→ Task objective
Identify the lines that contain the string "with" and copy all of them.

→ Recorded data

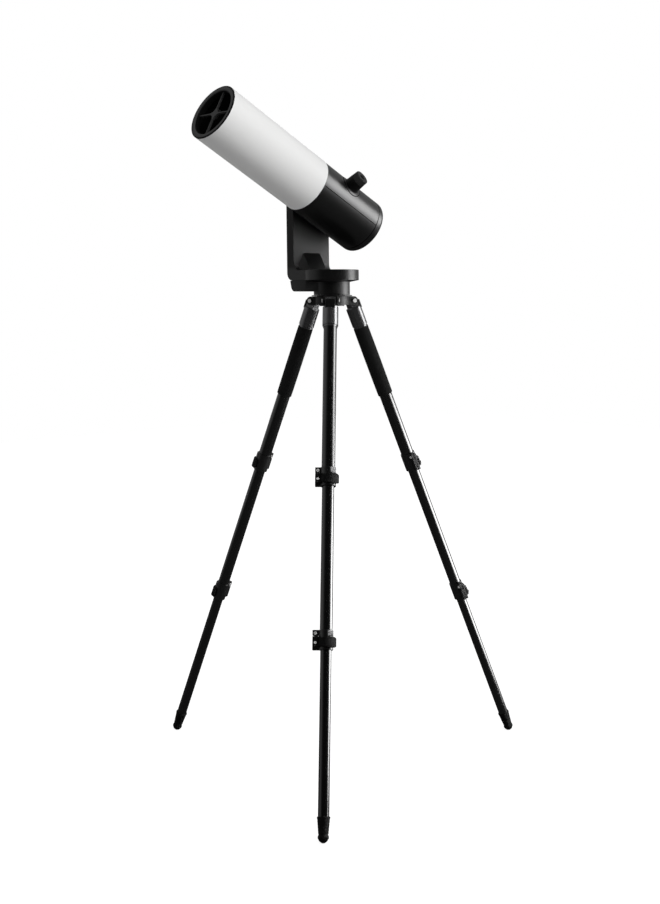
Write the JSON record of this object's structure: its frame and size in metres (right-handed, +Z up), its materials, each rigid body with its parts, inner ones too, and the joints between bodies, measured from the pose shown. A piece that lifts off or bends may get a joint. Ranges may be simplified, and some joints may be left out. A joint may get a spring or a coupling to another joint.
{
  "type": "motorised reflector telescope on tripod",
  "caption": "Motorised single-arm reflector telescope with open white tube, dark rear housing and side eyepiece, on a flip-lock folding tripod.",
  "frame": {"origin": "on the floor under the azimuth axis", "axes": "+Z up along the azimuth axis; the tube points towards +X and up in the XZ plane; the arm stands on the -Y side"},
  "size_m": [1.0125, 1.0041, 1.8546],
  "materials": {
    "black_casting": "satin black coating over cast aluminium",
    "black_anodised": "glossy black anodised",
    "grey_casting": "satin dark grey",
    "bare_aluminium": "machined",
    "steel": "brushed",
    "brass": "machined",
    "white_tube": "satin white coating over aluminium",
    "black_plastic": "satin black",
    "motor_plastic": "dark grey case",
    "foam": "matte closed-cell foam",
    "rubber": "matte",
    "mirror": "aluminised",
    "lens": "coated"
  },
  "bodies": {
    "head": {"tripod_head": "black_casting", "hinge_pins": "steel", "azimuth_spigot": "bare_aluminium"},
    "knob": {"fixing_knob": "black_plastic"},
    "base": {"arm_frame": "black_casting", "arm_cover": "black_plastic", "drive_box": "black_plastic", "foot_cover": "black_plastic", "axis_bearings": "steel", "drive_motors": "steel", "battery_pack": "motor_plastic"},
    "azimuth_pinion_body": {"azimuth_pinion": "brass"},
    "altitude_pinion_body": {"altitude_pinion": "brass"},
    "button_body": {"power_button": "black_plastic"},
    "tube": {"tube_shell": "white_tube", "front_ring": "black_plastic", "spider": "black_casting", "camera_unit": "black_casting", "upper_cover": "black_plastic", "lower_cover": "black_plastic", "rear_cap": "black_plastic", "primary_mirror": "mirror", "mirror_cell": "bare_aluminium", "altitude_hub": "bare_aluminium", "eyepiece_barrel": "black_plastic", "eye_lens": "lens"},
    "eyecup_body": {"eyecup": "rubber"},
    "leg_front": {"leg_front_cap": "grey_casting", "leg_front_upper_tube": "black_anodised", "leg_front_upper_clamp": "black_plastic"},
    "leg_front_stop": {"leg_front_stop_tab": "black_plastic"},
    "leg_front_upper_lever_body": {"leg_front_upper_lever": "black_plastic"},
    "leg_front_middle": {"leg_front_middle_tube": "black_anodised", "leg_front_lower_clamp": "black_plastic"},
    "leg_front_lower_lever_body": {"leg_front_lower_lever": "black_plastic"},
    "leg_front_lower": {"leg_front_lower_tube": "black_anodised", "leg_front_foot": "rubber"},
    "leg_left": {"leg_left_cap": "grey_casting", "leg_left_upper_tube": "black_anodised", "leg_left_upper_clamp": "black_plastic", "leg_left_grip": "foam"},
    "leg_left_stop": {"leg_left_stop_tab": "black_plastic"},
    "leg_left_upper_lever_body": {"leg_left_upper_lever": "black_plastic"},
    "leg_left_middle": {"leg_left_middle_tube": "black_anodised", "leg_left_lower_clamp": "black_plastic"},
    "leg_left_lower_lever_body": {"leg_left_lower_lever": "black_plastic"},
    "leg_left_lower": {"leg_left_lower_tube": "black_anodised", "leg_left_foot": "rubber"},
    "leg_right": {"leg_right_cap": "grey_casting", "leg_right_upper_tube": "black_anodised", "leg_right_upper_clamp": "black_plastic", "leg_right_grip": "foam"},
    "leg_right_stop": {"leg_right_stop_tab": "black_plastic"},
    "leg_right_upper_lever_body": {"leg_right_upper_lever": "black_plastic"},
    "leg_right_middle": {"leg_right_middle_tube": "black_anodised", "leg_right_lower_clamp": "black_plastic"},
    "leg_right_lower_lever_body": {"leg_right_lower_lever": "black_plastic"},
    "leg_right_lower": {"leg_right_lower_tube": "black_anodised", "leg_right_foot": "rubber"}
  },
  "joints": [
    {"name": "azimuth", "type": "hinge", "parent": "head", "child": "base", "pos_m": [0, 0, 1.36231], "axis": [0, 0, 1], "continuous": true},
    {"name": "altitude", "type": "hinge", "parent": "base", "child": "tube", "pos_m": [0, 0, 1.57401], "axis": [0, -1, 0], "range_deg": [-28, 62]},
    {"name": "azimuth_pinion", "type": "hinge", "parent": "base", "child": "azimuth_pinion_body", "pos_m": [0, -0.042, 1.34231], "axis": [0, 0, 1], "continuous": true},
    {"name": "altitude_pinion", "type": "hinge", "parent": "base", "child": "altitude_pinion_body", "pos_m": [0, -0.0925, 1.53001], "axis": [0, -1, 0], "range_deg": [-280, 127]},
    {"name": "power_button", "type": "slide", "parent": "base", "child": "button_body", "axis": [1, 0, 0], "range_m": [0, 0.0012], "stiffness_N_per_m": 400},
    {"name": "eyecup_focus", "type": "hinge", "parent": "tube", "child": "eyecup_body", "pos_m": [-0.0303, 0.07691, 1.631], "axis": [-0.3018, 0.766, 0.5675], "range_deg": [-60, 60]},
    {"name": "fixing_knob", "type": "hinge", "parent": "head", "child": "knob", "pos_m": [0, 0, 1.27612], "axis": [0, 0, 1], "continuous": true},
    {"name": "leg_front_spread", "type": "hinge", "parent": "head", "child": "leg_front", "pos_m": [0.04172, 0.04172, 1.30611], "axis": [-0.7071, 0.7071, 0], "range_deg": [0, 20]},
    {"name": "leg_front_angle_stop", "type": "slide", "parent": "leg_front", "child": "leg_front_stop", "axis": [0.6552, 0.6552, 0.3762], "range_m": [0, 0.006]},
    {"name": "leg_front_middle_slide", "type": "slide", "parent": "leg_front", "child": "leg_front_middle", "axis": [0.266, 0.266, -0.9265], "range_m": [-0.36, 0]},
    {"name": "leg_front_lower_slide", "type": "slide", "parent": "leg_front_middle", "child": "leg_front_lower", "axis": [0.266, 0.266, -0.9265], "range_m": [-0.36, 0]},
    {"name": "leg_front_upper_lever", "type": "hinge", "parent": "leg_front", "child": "leg_front_upper_lever_body", "pos_m": [0.19942, 0.16548, 0.85052], "axis": [0.266, 0.266, -0.9265], "range_deg": [0, 100]},
    {"name": "leg_front_lower_lever", "type": "hinge", "parent": "leg_front_middle", "child": "leg_front_lower_lever_body", "pos_m": [0.31222, 0.27828, 0.45767], "axis": [0.266, 0.266, -0.9265], "range_deg": [0, 100]},
    {"name": "leg_left_spread", "type": "hinge", "parent": "head", "child": "leg_left", "pos_m": [0.01527, -0.05699, 1.30611], "axis": [0.9659, 0.2588, 0], "range_deg": [0, 20]},
    {"name": "leg_left_angle_stop", "type": "slide", "parent": "leg_left", "child": "leg_left_stop", "axis": [0.2398, -0.895, 0.3762], "range_m": [0, 0.006]},
    {"name": "leg_left_middle_slide", "type": "slide", "parent": "leg_left", "child": "leg_left_middle", "axis": [0.0974, -0.3634, -0.9265], "range_m": [-0.36, 0]},
    {"name": "leg_left_lower_slide", "type": "slide", "parent": "leg_left_middle", "child": "leg_left_lower", "axis": [0.0974, -0.3634, -0.9265], "range_m": [-0.36, 0]},
    {"name": "leg_left_upper_lever", "type": "hinge", "parent": "leg_left", "child": "leg_left_upper_lever_body", "pos_m": [0.0436, -0.25545, 0.85052], "axis": [0.0974, -0.3634, -0.9265], "range_deg": [0, 100]},
    {"name": "leg_left_lower_lever", "type": "hinge", "parent": "leg_left_middle", "child": "leg_left_lower_lever_body", "pos_m": [0.08489, -0.40953, 0.45767], "axis": [0.0974, -0.3634, -0.9265], "range_deg": [0, 100]},
    {"name": "leg_right_spread", "type": "hinge", "parent": "head", "child": "leg_right", "pos_m": [-0.05699, 0.01527, 1.30611], "axis": [-0.2588, -0.9659, 0], "range_deg": [0, 20]},
    {"name": "leg_right_angle_stop", "type": "slide", "parent": "leg_right", "child": "leg_right_stop", "axis": [-0.895, 0.2398, 0.3762], "range_m": [0, 0.006]},
    {"name": "leg_right_middle_slide", "type": "slide", "parent": "leg_right", "child": "leg_right_middle", "axis": [-0.3634, 0.0974, -0.9265], "range_m": [-0.36, 0]},
    {"name": "leg_right_lower_slide", "type": "slide", "parent": "leg_right_middle", "child": "leg_right_lower", "axis": [-0.3634, 0.0974, -0.9265], "range_m": [-0.36, 0]},
    {"name": "leg_right_upper_lever", "type": "hinge", "parent": "leg_right", "child": "leg_right_upper_lever_body", "pos_m": [-0.24302, 0.08997, 0.85052], "axis": [-0.3634, 0.0974, -0.9265], "range_deg": [0, 100]},
    {"name": "leg_right_lower_lever", "type": "hinge", "parent": "leg_right_middle", "child": "leg_right_lower_lever_body", "pos_m": [-0.39711, 0.13125, 0.45767], "axis": [-0.3634, 0.0974, -0.9265], "range_deg": [0, 100]}
  ],
  "couplings": [
    {"joint": "azimuth_pinion", "follows": "azimuth", "ratio": 3.6667},
    {"joint": "altitude_pinion", "follows": "altitude", "ratio": -4.5}
  ]
}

→ Solution to this task
Write the JSON record of this object's structure: its frame and size in metres (right-handed, +Z up), its materials, each rigid body with its parts, inner ones too, and the joints between bodies, measured from the pose shown. A piece that lifts off or bends may get a joint. Ranges may be simplified, and some joints may be left out. A joint may get a spring or a coupling to another joint.
  "caption": "Motorised single-arm reflector telescope with open white tube, dark rear housing and side eyepiece, on a flip-lock folding tripod.",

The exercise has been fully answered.